UnderCover Waitress: Age Discrimination Lawsuit in Texas

Monday, August 6, 2012

Age Discrimination Lawsuit in Texas

Real age discrimination lawsuits do happen. Demoted Red Lobster employees in Texas (and all of the fifty states) may wish to take note.

Nancy L. Regan was a waitress at Ryan's Family Steakhouse in Longview, Texas. According to the SE Texas Record: 

"Regan was hired by the defendant in Novenber 2004 as a server. According to the complaint, she claims that the restaurant violated the Age Discrimination in Employment Act by reducing her hours to approximately 13 work hours per week.

Regan claims she was terminated on June 18, 2011, in retaliation for filing a charge of discrimination, the suit states." 

Double-whammy. Remember, the anti-discrimination and civil rights laws are very clear; an employer may not retaliate against an employee who complains about discrimination or files a discrimination claim. Even if the employer is not guilty of discrimination, he or she may not retaliate. The retaliation itself is a violation of the employee's civil rights.

The Record continues to say:

"The plaintiff is seeking damages for back pay; front pay; interest; damages for mental distress, emotional pain and suffering, embarrassment, severe disappointment, indignation, shame, despair and public humiliation; liquidated damages; punitive damages; attorney's fees; and court costs."

Regan is, of course, represented by a lawyer. This in itself may indicate that she has a good case. It is not unfair to surmise that, just maybe, she is not independently wealthy and does not have tons of money stashed away in the Cayman Islands with which to pay a lawyer hundreds of dollars per hour.

They lawyer may (and I do NOT know this) have taken the case on contingency. That means he will earn a portion of her winnings, if they win. If they lose, he many get nothing (depending upon the contingency agreement.) So, this lawyer is betting on winning because he thinks that Regan has a good case, or at least that is a reasonable assumption on my part.
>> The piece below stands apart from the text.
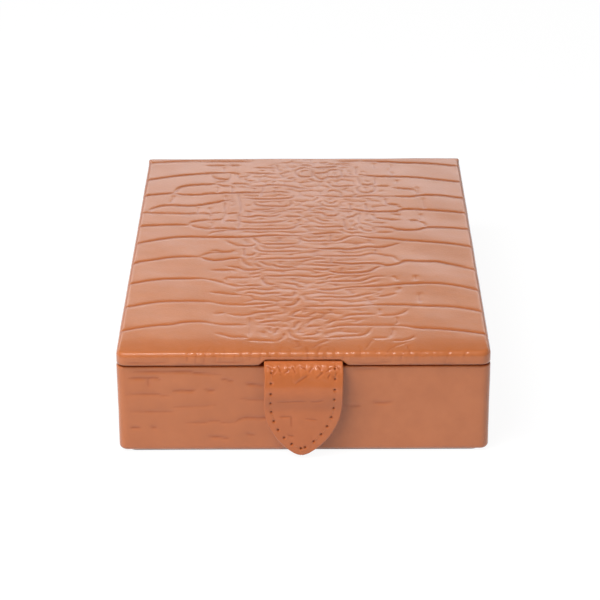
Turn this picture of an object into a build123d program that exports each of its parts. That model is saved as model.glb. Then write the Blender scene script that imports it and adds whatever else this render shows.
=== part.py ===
from build123d import *
import math
import os

# A leather-covered travel jewelry box: case, hinged lid and a closing tab.
# Origin: centre of the underside. +Z is up, the tab faces -Y, the hinge runs along X at +Y.
# All sizes are in millimetres.

# Case
CASE_W = 127.2
CASE_D = 184.0
CASE_H = 33.6
CASE_CORNER_R = 3.0
CASE_BOTTOM_R = 2.0
RIM_R = 0.8
WALL_BOARD_T = 3.0
BASE_BOARD_T = 2.5
BASE_COVER_T = 0.8
BASE_COVER_MARGIN = 2.2

# Leather and the way it is turned over the boards
LEATHER_T = 1.0
UNDER_TURN_IN = 14.0
RIM_TURN_IN = 12.0

# Lid
LID_SIDE_LIP = 0.4
LID_FRONT_LIP = 1.0
LID_BOARD_T = 2.2
LID_PADDING_T = 1.2
LID_CORNER_R = 3.5
LID_TOP_R = 1.7
LID_BOTTOM_R = 0.8
LID_SEAT_GAP = 0.3
LID_LINING_T = 1.6
LID_LINING_CLEARANCE = 1.0
MIRROR_MARGIN_X = 4.0
MIRROR_MARGIN_Y = 5.5
MIRROR_T = 1.5
MIRROR_FRAME_LAP = 4.0

# Hinge strips
SPINE_W = 112.0
SPINE_T = 1.0
SPINE_DROP = 14.0
INNER_HINGE_W = 108.0
INNER_HINGE_D = 3.6
INNER_HINGE_T = 0.8
INNER_HINGE_FOLD_GAP = 0.4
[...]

I used to work for a Personal Injury lawyer. Almost all of his cases were contingency. He earned a third of the awarded monies, the treating physician earned a third, and the plaintiff kept a third. Therefore, he only took on cases with a good chance of winning. (In other words, the stereotype that uninjured people get rich filing these lawsuits is bogus. Lawyers don't like to waste their time on cases that will lose, and if you are not injured, you will lose.)

Anyway, there are free to inexpensive ways to inquire if you have a case. Some lawyers will offer a little of their time for free, such as a "free consult." Some don't because they can't; those in individual practice often can not afford to give away a lot of free time, but should be willing to discuss your situation to see if meeting with you is a good idea.

State lawyer referral services sometimes have rules such as "$25 for the first half-hour." If you go through the lawyer referral service, just have the $25 ready.

Your state's Attorney General and the EEOC are good places to inquire if it sounds like you have a case, and I believe there is no cost for this.


  1. The attorney may also be working on their pro bono credits.

    1. Thank you for posting this..A dear co worker who is 52 and has been with the company for 20 plus years is getting demoted in the next few days- we actually now about and she does not- is that not grossly unfair? I'm just sick over it- she is alone and it will be hard for her to find another position and she really needs the benefits..I'm just dreading them telling her-it makes me want to cry...I'm going to give her this info-again, thanks for the post.

    2. Thank you for spreading the word and I wish your friend well. A friend of mine mentioned that people with concerns about treatment at work may also contact their state attorney general's office about the situation. I think this is free and sometimes they act on your situation. Worth a shot!